Sunday, November 18, 2012

Song #304 of 9999 - Born to Run by Bruce Springsteen

Song #304 of 9999 

Title: Born to Run
Artist: Bruce Springsteen
Year: 1975
Album: Born to Run



I've never owned a copy of Born to Run and honestly, I didn't really understand all the fuss until much later in my life. I was in elementary school when the record came out so I didn't even know about it until Springsteen was in his Born in the USA period and I wasn't a fan so I never investigated his back catalog. Even when I became familiar with the song "Born to Run," I never stopped to pay it much attention as I was so entrenched in progressive rock at the time.

Today, it's like finding a treasure buried in the back yard. I'm continually amazed by the performance, arrangement and recording of this song. It seems timeless to me and with good reason. Springsteen borrows the teen dramas of the 1950s (especially those involving love and cars, which usually end tragically), combines it with the production of Phil Spector in the 1960s and wraps it all up nice and neat with universal themes of nostalgia and escapism. Lyrically, he manages to capture feelings of longing, desperation, lust—all set against the backdrop of the freeway, the universal American metaphor for liberation, maybe even transcendence. It's you and me against the world but we're not fighting—we're gonna run like hell and never look back.
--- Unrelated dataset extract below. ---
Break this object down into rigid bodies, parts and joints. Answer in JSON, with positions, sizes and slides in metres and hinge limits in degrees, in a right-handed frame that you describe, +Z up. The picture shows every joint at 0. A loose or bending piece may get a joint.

Musically, the arrangement is so dramatic that, in lesser hands, it may devolve into overkill. But the E Street Band knows that, to make big moments, you have to stay small most of the time and they use dynamics very effectively. In fact, this is one of the most symphonic pop songs I've ever heard. Glockenspiels and saxophones, spaghetti-western guitars, swelling organs—there are so many different colors and in just the right doses. At 2:53, the descending unison chromatic line that sets up the return to the verse is riveting in its cinematic scope. And when Springsteen inexplicably counts the band in right before the recap at 3:05 (remember, this is the studio version—why would the band need to be counted in?), he makes everyone listening a part of the experience by simulating the feeling of being at a live performance. It's a clever way of drawing you even further into the song, which is part of Springsteen's genius: he sings about things and places that are familiar to him but makes you feel like the song is about you.

1 comment:

  1. Surprised you didn't pick the song At Seventeen by Janis Ian. It was overplayed as much as Born To Run in 1975...(Along with Magic & Jackie Blue. Yet so many other overplayed songs to choose from: Alice Cooper's Only Women Bleed. Third Rate Romance. Dance With Me -Orleans....etc). But you are right in describing it as "the universal American metaphor for liberation". Post-Steppenwolf's Born To Be Wild Easy Rider times, and pre-or Bob Seger's Roll Me Away or Bon Jovi's Dead Or Alive ...this was theme song for Biker's. Related to the culture of speed, freedom, patriotism, rebelliousness.